La decisione definitiva sulla Tav e sullo sblocco delle grandi opere - compreso il gasdotto Poseidon, che da Israele dovrebbe raggiungere le coste di Otranto sulla scia della Tap - è di fatto rimandata a dopo le elezioni europee e amministrative (si vota in quasi 4mila Comuni e in Piemonte) del prossimo 26 maggio. Così come l’autonomia differenziata chiesta dalle Regioni del Nord. Così come la messa a punto della riforma fiscale per estendere anche anche alle famiglie la cosiddetta flat tax introdotta per le partite Iva. Più che progettare improbabili cadute subitanee del governo Conte (a meno che non siano i pentastellati a prendere l’iniziativa di staccare la spina) o improbabili ingressi di Forza Italia e\o Fratelli d’Italia nel governo gialloverde, il leader della Lega Matteo Salvini punta a ribaltare i risultati elettorali delle scorse politiche, quando il Carroccio prese il 17% e il M5s il 32%, per imporre la sua agenda. A partire appunto dallo sblocco delle opere e dall’autonomia differenziata.
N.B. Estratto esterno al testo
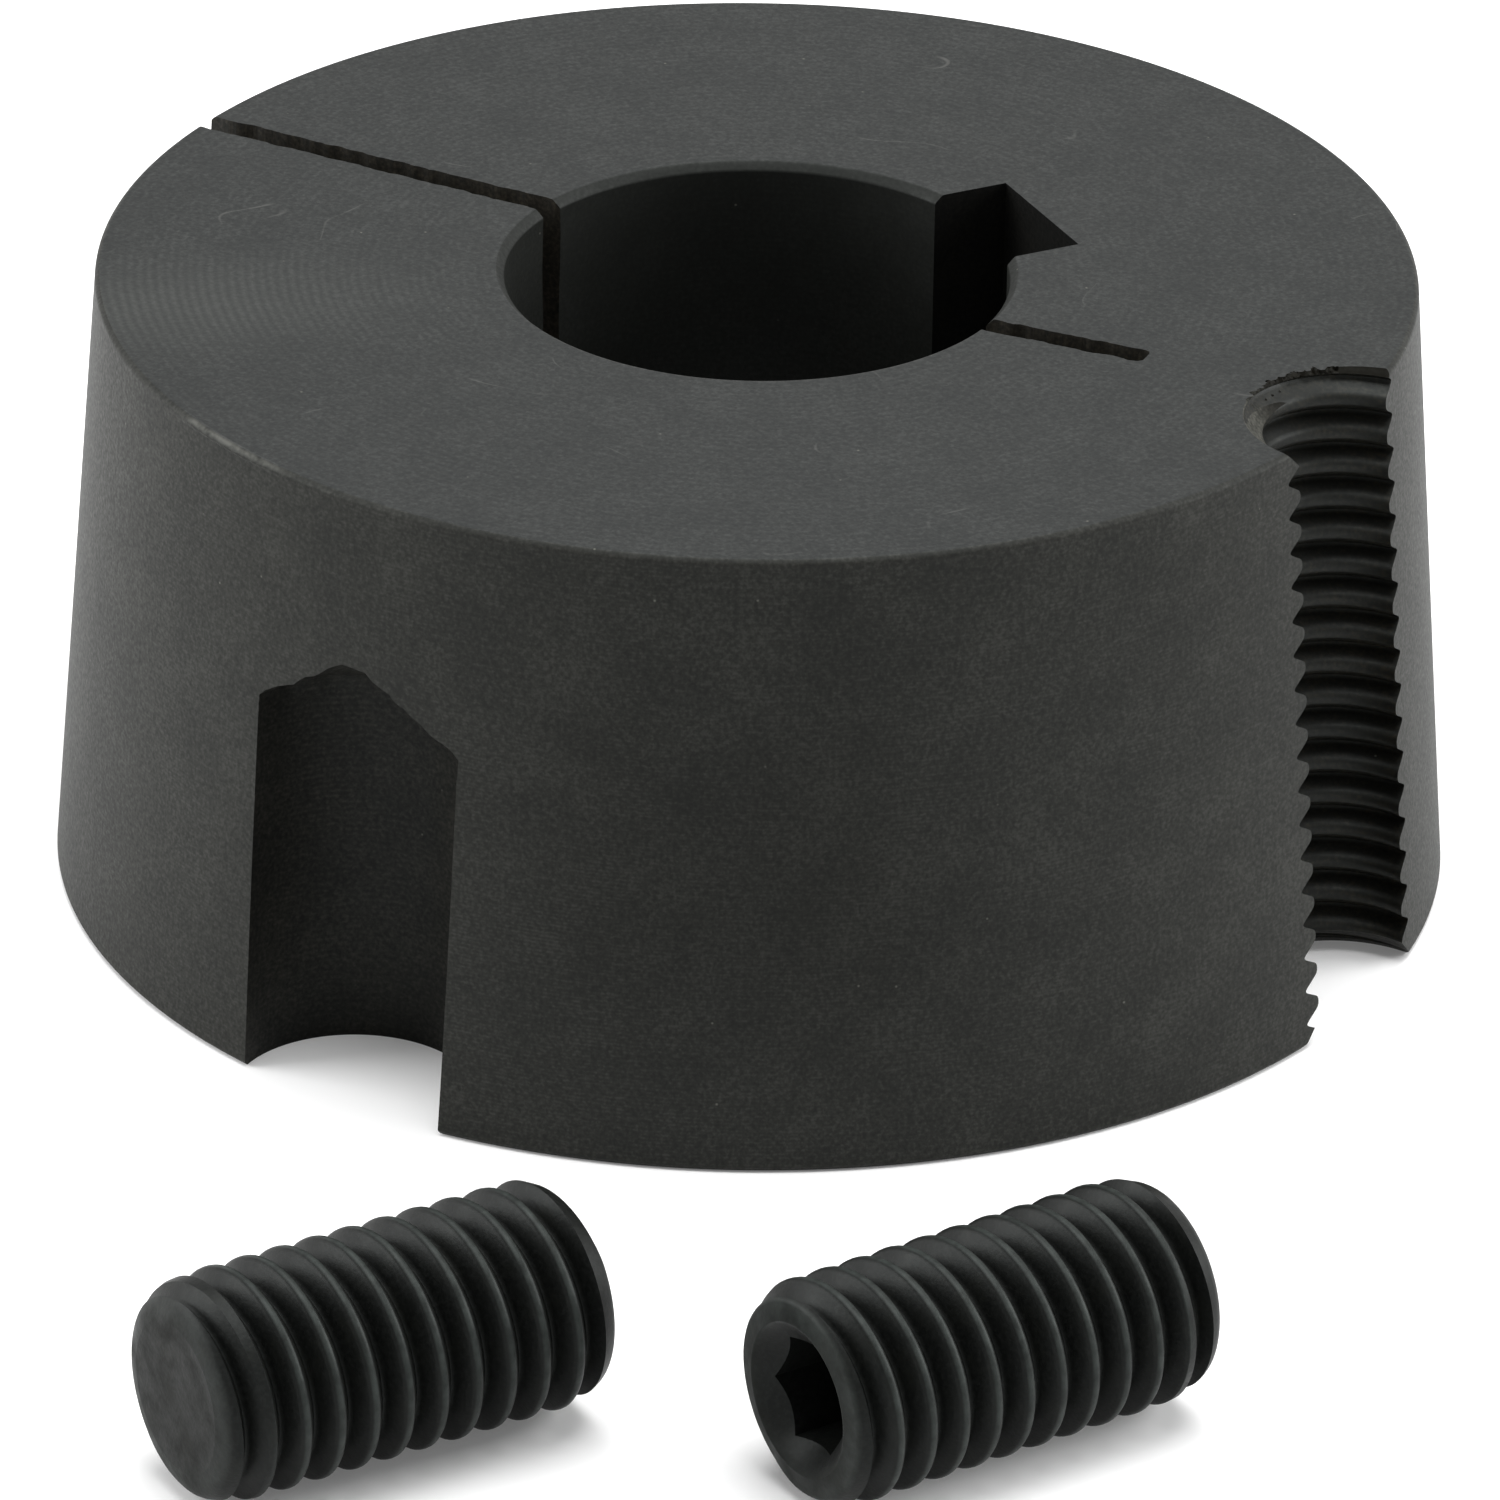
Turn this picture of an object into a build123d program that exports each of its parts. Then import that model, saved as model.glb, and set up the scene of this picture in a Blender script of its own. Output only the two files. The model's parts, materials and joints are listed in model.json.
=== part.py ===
from build123d import *

import os
from math import cos, radians, sin, tan

# A split taper bush that clamps a pulley or gear hub to a shaft, with its two grub screws lying
# beside it. Millimetres. The origin is the centre of the bore on the large-end face, and +Z runs
# up the bore to the small end, so the bush stands on its large end. +X passes through the jacking
# hole, and the split is opposite, at -X. Angles are in degrees about +Z, counted from +X.

# Turned body
large_end_diameter = 69.85
bush_length = 31.8
taper_half_angle = 4.0
large_end_break = 0.25
small_end_break = 0.2
bore_diameter = 25.0
bore_chamfer = 0.4

# Keyway, broached along the bore
keyway_angle = 54.9
keyway_width = 8.0
keyway_depth = 3.3

# Split, sawn through one side of the wall and set off to one side of the axis
split_angle = 180.0
split_width = 1.4
split_offset = 1.25

# Relief slit, sawn from the bore towards the jacking hole, so that the bush can close
relief_angle = 4.6
relief_width = 1.35
relief_offset = -0.97
relief_depth = 8.75

# Half-holes along the taper. The other half of each hole is in the hub. Two plain ones take the
# clamping screws and are blind, and the jacking hole is tapped right through.
hole_inset = 1.585
clamp_hole_diameter = 11.9
clamp_hole_depth = 19.9
clamp_hole_angle = 96.2
drill_point_angle = 118.0
drill_web = 1.4
jacking_hole_diameter = 9.4
jacking_sink_diameter = 11.35
jacking_sink_angle = 90.0

# Grub screws: a hexagon socket in a dished end, and a flat point at the other
screw_diameter = 10.9
screw_length = 20.8
screw_point_diameter = 8.6
screw_point_bevel = 1.2
screw_rim_diameter = 9.2
screw_rim_bevel = 1.5
screw_rim_width = 0.35
socket_dish_angle = 120.0
socket_across_flats = 5.0
socket_depth = 5.0

# Where the screws lie beside the bush. The first one's middle is set out from the bush's axis,
# and the second lies next to it, a step nearer the bush.
screw_rest_angle = -76.9
screw_rest_gap = 18.4
screw_side_gap = 3.2
screw_stagger = 24.5
left_screw_heading = 60.5
right_screw_heading = 62.9
socket_turn = 6.5

large_end_radius = large_end_diameter / 2
bore_radius = bore_diameter / 2
hole_circle_radius = large_end_radius - hole_inset
clamp_hole_radius = clamp_hole_diameter / 2
screw_radius = screw_diameter / 2


def taper_radius(height):
    """Radius of the tapered outside at a height above the large end."""
    return large_end_radius - height * tan(radians(taper_half_angle))


def outward(angle):
    """Level unit vector at an angle about the bush's axis."""
    return Vector(cos(radians(angle)), sin(radians(angle)), 0)


def cut_slot(angle, reach, width, offset=0):
    """Cut a straight slot from the axis out to a reach, the whole length of the bush."""
    with BuildSketch(Plane.XY.rotated((0, 0, angle))) as slot:
        with Locations((0, offset)):
            Rectangle(reach, width, align=(Align.MIN, Align.CENTER))
    extrude(slot.sketch, amount=bush_length, mode=Mode.SUBTRACT)


def cut_drilled_hole(angle, radius, depth):
    """Cut a blind hole with a drill point, up from the large end along the hole circle."""
    centre = outward(angle) * hole_circle_radius
    web_radius = drill_web / 2
    point_height = (radius - web_radius) / tan(radians(drill_point_angle / 2))
    upright = Plane(origin=centre, x_dir=outward(angle), z_dir=outward(angle - 90))
    with BuildSketch(upright) as drill:
        with BuildLine():
            Polyline(
                (0, 0),
                (radius, 0),
                (radius, depth),
                (web_radius, depth + point_height),
                (0, depth + point_height),
                close=True,
            )
        make_face()
    revolve(drill.sketch, axis=Axis(centre, (0, 0, 1)), mode=Mode.SUBTRACT)


os.makedirs("parts", exist_ok=True)

with BuildPart() as bush:
    # Turned blank: the taper outside, the bore inside, and a broken edge at each corner
    with BuildSketch(Plane.XZ):
        with BuildLine():
            Polyline(
                (bore_radius + bore_chamfer, 0),
                (large_end_radius - large_end_break, 0),
                (taper_radius(large_end_break), large_end_break),
                (taper_radius(bush_length - small_end_break), bush_length - small_end_break),
                (taper_radius(bush_length) - small_end_break, bush_length),
                (bore_radius + bore_chamfer, bush_length),
                (bore_radius, bush_length - bore_chamfer),
                (bore_radius, bore_chamfer),
                close=True,
            )
        make_face()
    revolve(axis=Axis.Z)

    # Half-holes: what is drilled on the hole circle leaves a little under half in the bush
    for side in (-1, 1):
        cut_drilled_hole(side * clamp_hole_angle, clamp_hole_radius, clamp_hole_depth)
    with Locations((hole_circle_radius, 0, bush_length)):
        CounterSinkHole(
            radius=jacking_hole_diameter / 2,
            counter_sink_radius=jacking_sink_diameter / 2,
            counter_sink_angle=jacking_sink_angle,
        )

    # Keyway, split and relief slit
    cut_slot(keyway_angle, bore_radius + keyway_depth, keyway_width)
    cut_slot(split_angle, large_end_diameter, split_width, -split_offset)
    cut_slot(relief_angle, bore_radius + relief_depth, relief_width, relief_offset)

bush.part.label = "bush"
export_step(bush.part, "parts/bush.step")

# Each screw lies on the same level as the bush's large end. Its heading is the way its axis runs
# from the end that faces away from the bush to the end that faces it.
along_left = outward(left_screw_heading)
left_middle = outward(screw_rest_angle) * (large_end_radius + screw_length / 2 + screw_rest_gap)
right_middle = (
    left_middle
    + outward(left_screw_heading - 90) * (screw_diameter + screw_side_gap)
    + along_left * screw_stagger
)
screw_rests = {
    # name: (middle, heading from its point end to its socket end)
    "grub_screw_left": (left_middle, left_screw_heading),
    "grub_screw_right": (right_middle, right_screw_heading + 180),
}

for name, (middle, heading) in screw_rests.items():
    point_end = middle - outward(heading) * (screw_length / 2) + Vector(0, 0, screw_radius)
    lying = Plane(origin=point_end, x_dir=outward(heading), z_dir=outward(heading - 90))
    dish_radius = screw_rim_diameter / 2 - screw_rim_width
    dish_depth = dish_radius / tan(radians(socket_dish_angle / 2))
    with BuildPart() as grub_screw:
        # Turned blank, from the axis of the point end round to the bottom of the dish
        with BuildSketch(lying):
            with BuildLine():
                Polyline(
                    (0, 0),
                    (0, screw_point_diameter / 2),
                    (screw_point_bevel, screw_radius),
                    (screw_length - screw_rim_bevel, screw_radius),
                    (screw_length, screw_rim_diameter / 2),
                    (screw_length, dish_radius),
                    (screw_length - dish_depth, 0),
                    close=True,
                )
            make_face()
        revolve(axis=Axis(point_end, outward(heading)))

        # Hexagon socket, with the cone that its pilot drill leaves at the bottom
        socket_mouth = Plane(
            origin=point_end + outward(heading) * screw_length,
            x_dir=outward(heading - 90),
            z_dir=outward(heading),
        )
        with BuildSketch(socket_mouth):
            RegularPolygon(socket_across_flats / 2, 6, major_radius=False, rotation=socket_turn)
        extrude(amount=-socket_depth, mode=Mode.SUBTRACT)
        with BuildSketch(lying):
            with BuildLine():
                pilot_point = socket_across_flats / 2 / tan(radians(drill_point_angle / 2))
                Polyline(
                    (screw_length - socket_depth, 0),
                    (screw_length - socket_depth, socket_across_flats / 2),
                    (screw_length - socket_depth - pilot_point, 0),
                    close=True,
                )
            make_face()
        revolve(axis=Axis(point_end, outward(heading)), mode=Mode.SUBTRACT)
    grub_screw.part.label = name
    export_step(grub_screw.part, f"parts/{name}.step")
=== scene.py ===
import json
from math import atan2, cos, pi, radians, sin, tan

import bpy
from mathutils import Euler, Matrix, Vector


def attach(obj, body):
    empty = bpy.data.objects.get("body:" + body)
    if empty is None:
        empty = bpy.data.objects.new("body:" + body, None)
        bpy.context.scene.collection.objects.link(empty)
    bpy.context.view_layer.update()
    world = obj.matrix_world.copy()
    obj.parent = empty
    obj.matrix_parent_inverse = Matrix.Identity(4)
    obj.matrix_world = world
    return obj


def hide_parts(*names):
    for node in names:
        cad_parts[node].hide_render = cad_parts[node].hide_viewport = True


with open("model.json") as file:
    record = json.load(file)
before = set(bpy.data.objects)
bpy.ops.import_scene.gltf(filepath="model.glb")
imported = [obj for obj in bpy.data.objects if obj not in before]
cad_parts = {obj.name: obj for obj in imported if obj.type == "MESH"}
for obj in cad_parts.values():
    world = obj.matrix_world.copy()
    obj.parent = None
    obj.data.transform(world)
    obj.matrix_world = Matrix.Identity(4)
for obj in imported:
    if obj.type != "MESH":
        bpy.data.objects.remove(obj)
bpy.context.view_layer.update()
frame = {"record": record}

# A split taper bush standing on its large end, with its two grub screws lying in front of it.
# Sizes are in metres. The bush's axis is Z, the jacking hole is at +X and the split at -X.

MM = 0.001
MICRON = 0.000001
MERGE = 0.5 * MICRON
mounts = {mount["name"]: mount for mount in frame["record"]["mounts"]}

# Bush: the sizes of the turned body, and the rounding that tumbling leaves on its corners
bush_length = mounts["small_end_face"]["pos_m"][2]
large_end_radius = 34.925 * MM
taper = tan(radians(4.0))
large_end_break = 0.25 * MM
small_end_break = 0.2 * MM
bore_radius = mounts["shaft_bore"]["dims"]["r_mm"] * MM
bore_chamfer = 0.4 * MM
corner_rounding = 0.1 * MM
turning_steps = 360
bush_crease = radians(32)
facing_feed = 0.5
# The faced end's painted highlight streak runs outwards along this angle
highlight_streak_angle = radians(-141)
burr_angle = radians(-112)
burr_half_length = 8
burr_reach = 0.09 * MM
burr_depth = 0.12 * MM
burr_width = 0.28 * MM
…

I veri nodi sono insomma rimandati a dopo le europee. Compreso il nodo più grande, ossia la messa a punto della prossima manovra economica d’autunno “lacrime e sangue” (occorre trovare più di 50 miliardi per disinnescare le clausole di salvaguardia sull’aumento dell’Iva per il 2020 e il 2021). Ma in vista dell’importante appuntamento elettorale del 26 maggio il M5s dovrà piantare qualche bandierina per tentare la rimonta. Da qui gli annunci di proposte di legge su due fronti non troppo graditi alla Lega: il salario minimo, in evidente competizione con il Pd in ripresa, e un piano di «vera lotta ai grandi evasori fiscali» così come annunciato da Luigi Di Maio in un’intervista al Corriere della sera. Riusciranno i pentastellati ad arrivare all’approvazione in Consiglio dei ministri nelle prossime settimane? Più probabile che il tentativo riesca per il salario minimo che per il piano anti-evasori, ma intanto i temi sono lanciati. Utili per la propaganda elettorale.
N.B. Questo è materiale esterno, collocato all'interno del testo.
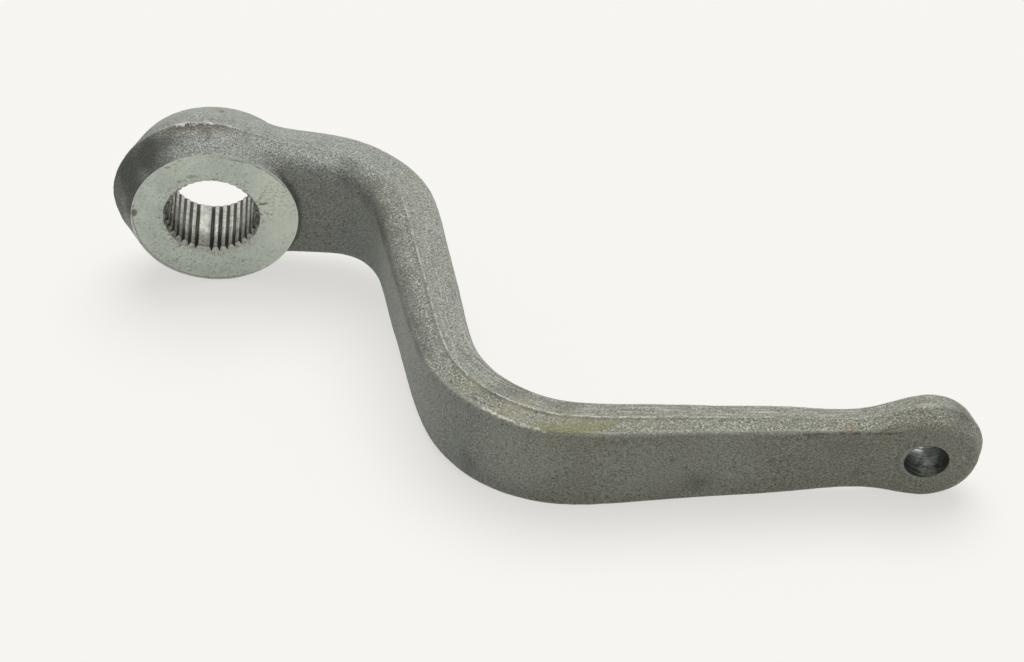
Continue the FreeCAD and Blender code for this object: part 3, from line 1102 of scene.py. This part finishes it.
def floor_material():
    n = Nodes(bpy.data.materials.new("floor"))
    path = n.add("ShaderNodeLightPath").outputs
    seen = n.math("ADD", path["Is Camera Ray"], path["Is Glossy Ray"], True)
    seen = n.math("ADD", seen, path["Is Transmission Ray"], True)
    away = n.vector("LENGTH", n.coordinates()[0], output="Value")
    far = n.ramp(n.ramp(away, *metres(FLOOR_FADE)), 0.0, 1.0, SHADOW_RELIEF, 1.0)
    lit = n.add("ShaderNodeBsdfDiffuse", {"Color": (*PALE, 1.0)}).outputs[0]
    even = n.add("ShaderNodeEmission", {"Color": (*PALE, 1.0), "Strength": 1.0}).outputs[0]
    bounce = n.add("ShaderNodeBsdfDiffuse", {"Color": (*BOUNCE, 1.0)}).outputs[0]
    above = n.blend(seen, bounce, n.blend(far, lit, even))
    under = n.add("ShaderNodeNewGeometry").outputs["Backfacing"]
    clear = n.add("ShaderNodeBsdfTransparent").outputs[0]
    return n.finish(n.blend(under, above, clear))


def add_floor(arm):
    """A pale disc through the three feet, lowered until it just touches the arm."""
    boss, eye, bend = (place(*foot) for foot in (BOSS_FOOT, EYE_FOOT, BEND_FOOT))
    upward = (eye - boss).cross(boss - bend).normalized()
    if upward.z < 0.0:
        upward = -upward
    points = rows(arm.data.vertices, "co")
    lowest = float((points @ np.array(upward)).min())
    middle = (boss + eye + bend) / 3
    middle += upward * (lowest - middle.dot(upward))
    shape = bmesh.new()
    bmesh.ops.create_circle(shape, cap_ends=True, segments=FLOOR_SIDES, radius=FLOOR_RADIUS * MM)
    floor = add_object("floor", mesh_from(shape, "floor"))
    floor.rotation_mode = "QUATERNION"
    floor.rotation_quaternion = upward.to_track_quat("Z", "Y")
    floor.location = middle
    floor.data.materials.append(floor_material())


def add_light():
    world = bpy.data.worlds.new("studio")
    bpy.context.scene.world = world
    n = Nodes(world)
    diffuse = n.add("ShaderNodeLightPath").outputs["Is Diffuse Ray"]
    seen = n.add("ShaderNodeBackground", {"Color": (*PALE, 1.0), "Strength": 1.0}).outputs[0]
    white = {"Color": (1.0, 1.0, 1.0, 1.0), "Strength": SKY_SHARE}
    sky = n.add("ShaderNodeBackground", white).outputs[0]
    n.finish(n.blend(diffuse, seen, sky), "ShaderNodeOutputWorld")

    lamp = bpy.data.lights.new("soft_sun", "SUN")
    lamp.angle = math.radians(SUN_ANGLE)
    elevation = math.radians(SUN_ELEVATION)
    azimuth = math.radians(SUN_AZIMUTH)
    lamp.energy = math.pi * (1.0 - SKY_SHARE) / math.sin(elevation)
    level = math.cos(elevation)
    toward = Vector((math.cos(azimuth) * level, math.sin(azimuth) * level, math.sin(elevation)))
    sun = add_object("soft_sun", lamp)
    sun.rotation_mode = "QUATERNION"
    sun.rotation_quaternion = toward.to_track_quat("Z", "Y")


def add_camera():
    lens = bpy.data.cameras.new("camera")
    lens.sensor_width = SENSOR_WIDTH
    lens.lens = CAMERA_LENS
    lens.clip_start = NEAR_CLIP * MM
    lens.clip_end = FAR_CLIP * MM
    camera = add_object("camera", lens)
    turn = Matrix.Rotation(math.radians(-CAMERA_TURN), 4, "Z")
    tip = Matrix.Rotation(math.radians(90.0 - CAMERA_ELEVATION), 4, "X")
    roll = Matrix.Rotation(math.radians(CAMERA_ROLL), 4, "Z")
    camera.matrix_world = Matrix.Translation(place(*CAMERA_PLACE)) @ turn @ tip @ roll
    bpy.context.scene.camera = camera


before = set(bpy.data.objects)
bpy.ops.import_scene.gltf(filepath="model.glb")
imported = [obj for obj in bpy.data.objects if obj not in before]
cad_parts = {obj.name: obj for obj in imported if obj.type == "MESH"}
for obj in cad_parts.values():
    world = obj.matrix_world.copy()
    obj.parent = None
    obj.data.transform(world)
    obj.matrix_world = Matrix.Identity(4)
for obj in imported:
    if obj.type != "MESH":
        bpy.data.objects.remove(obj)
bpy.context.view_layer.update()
bpy.context.scene.view_settings.view_transform = "Standard"
arm = dress_arm(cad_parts["arm"])
add_floor(arm)
add_light()
add_camera()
C’è poi un’altra possibile bandiera che il M5s può piantare prima del voto europeo: l’approvazione anche alla Camera, dopo il sì del Senato, del Ddl di modifica costituzionale che taglia il numero dei parlamentari (da 630 a 400 alla Camera, da 313 a 200 al Senato). Sarebbe solo la prima lettura, dal momento che essendo una modifica costituzionale il provvedimento necessita di una doppia lettura da parte di Camera e Senato con un intervallo di almeno tre mesi tra la rima e la seconda, ma comunque utile per rinnovare il cavallo di battaglia della riduzione dei costi della politica prima del voto. Ma il Ddl al momento è all’esame della commissione Affari costituzionali e non si vedono prospettive di approdo in Aula in tempi brevi. E più di un deputato leghista, a microfoni spenti, dice che il taglio dei parlamentari «non è una priorità».
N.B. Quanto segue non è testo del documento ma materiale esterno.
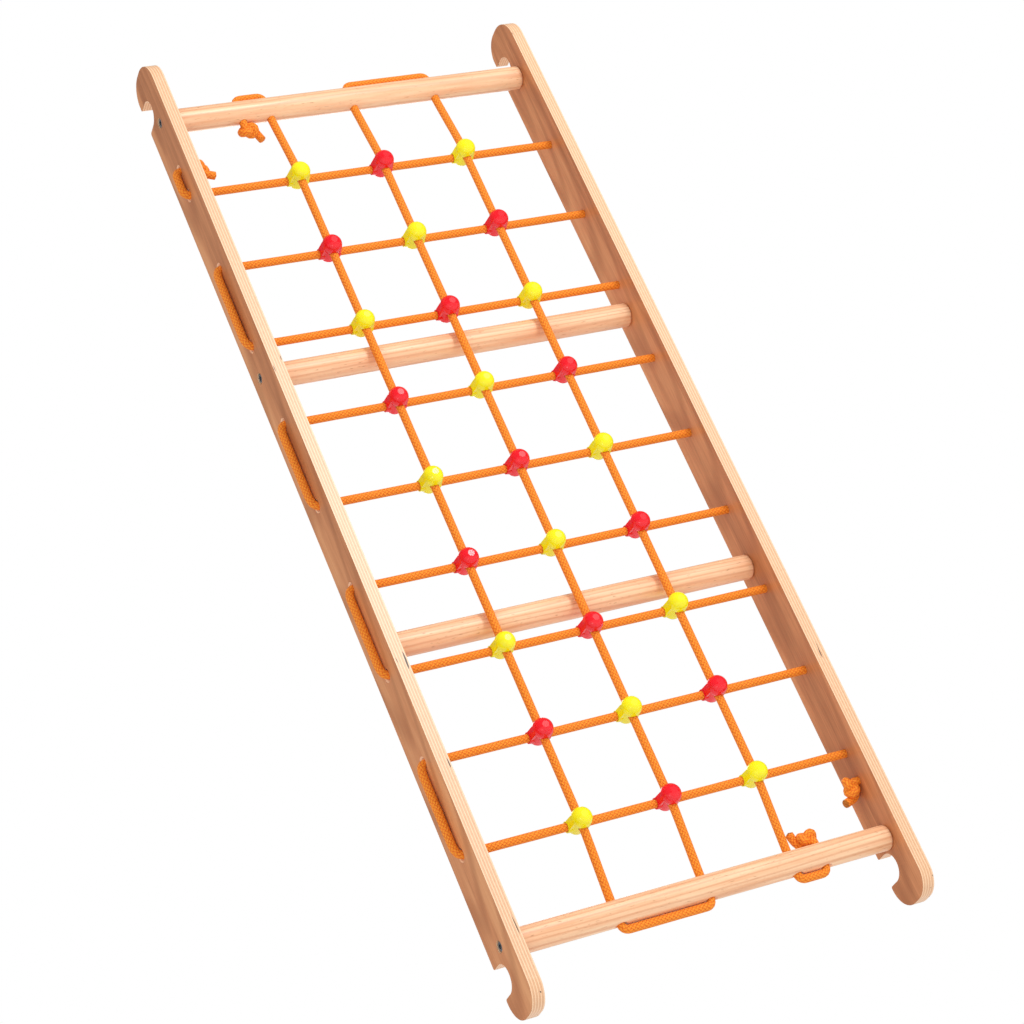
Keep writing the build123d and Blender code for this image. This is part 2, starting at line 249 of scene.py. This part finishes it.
def plywood(name, outer_x, thickness):
    finish = Finish(name, Roughness=0.42, Coat_Weight=0.25, Coat_Roughness=0.3)
    position = finish.coords()
    long_grain = finish.coords(scale=(1, 1, 0.045))
    broad = finish.noise(long_grain, 26, 4, 0.55)
    fine = finish.noise(long_grain, 380, 3, 0.6)
    blotch = finish.noise(position, 7, 2)
    figure = finish.math("ADD", finish.math("MULTIPLY", broad, 0.7), finish.math("MULTIPLY", fine, 0.3))
    veneer = finish.ramp(figure, (0.32, VENEER_DARK), (0.5, VENEER_MID), (0.68, VENEER_LIGHT))
    veneer = finish.mix(finish.math("MULTIPLY", blotch, 0.2), veneer, VENEER_LIGHT)
    lines = growth_lines(finish, finish.coords(scale=(1, 1, 0.12)), 16, 14, 0.5)
    veneer = finish.mix(finish.math("MULTIPLY", lines, 0.4), veneer, VENEER_DARK)

    split = finish.node("ShaderNodeSeparateXYZ")
    finish.link(position, split.inputs["Vector"])
    across = finish.math("SUBTRACT", split.outputs["X"], outer_x)
    ply = finish.math("MULTIPLY", finish.math("ABSOLUTE", across), PLY_COUNT / thickness / 2)
    phase = finish.math("FRACT", ply)
    stripes = finish.ramp(
        phase,
        (0.0, GLUE_LINE),
        (0.07, PLY_PALE),
        (0.45, PLY_PALE),
        (0.50, GLUE_LINE),
        (0.56, PLY_DARK),
        (0.95, PLY_DARK),
        (1.0, GLUE_LINE),
    )
    pores = finish.noise(finish.coords(scale=(1, 1, 0.25)), 900, 2)
    # Here and there a core void in the edge is painted near-black, as painted shade in the hole.
    void_shade_mask = finish.noise(finish.coords(scale=(1.0, 1.0, 0.12)), 160, 1)
    edge = finish.mix(0.35, stripes, finish.ramp(pores, (0.3, PLY_DARK), (0.7, PLY_PALE)))
    edge = finish.mix(finish.ramp(void_shade_mask, (0.735, (0, 0, 0)), (0.755, (1, 1, 1))), edge, VOID_PAINTED_SHADE)

    facing = finish.node("ShaderNodeNewGeometry")
    normal = finish.node("ShaderNodeSeparateXYZ")
    finish.link(facing.outputs["Normal"], normal.inputs["Vector"])
    is_face = finish.math("GREATER_THAN", finish.math("ABSOLUTE", normal.outputs["X"]), 0.9)
    finish.colour(finish.mix(is_face, edge, veneer))
    finish.bump(finish.math("ADD", fine, finish.math("MULTIPLY", pores, 0.5)), 0.00012, 0.6)
    return finish.material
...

Al netto delle possibili bandiere pentastellate, intanto Salvini si appresta a incassare il sì definitivo alla popolare (e populista) legge sulla legittima difesa: il via libera, dopo il sì della Camera, è previsto al Senato nelle prossime ore. Non c’è dubbio che il leader della Lega resti il più bravo, all’interno della maggioranza, a centrare l’obiettivo e a portarlo a casa. Giusto o sbagliato che sia.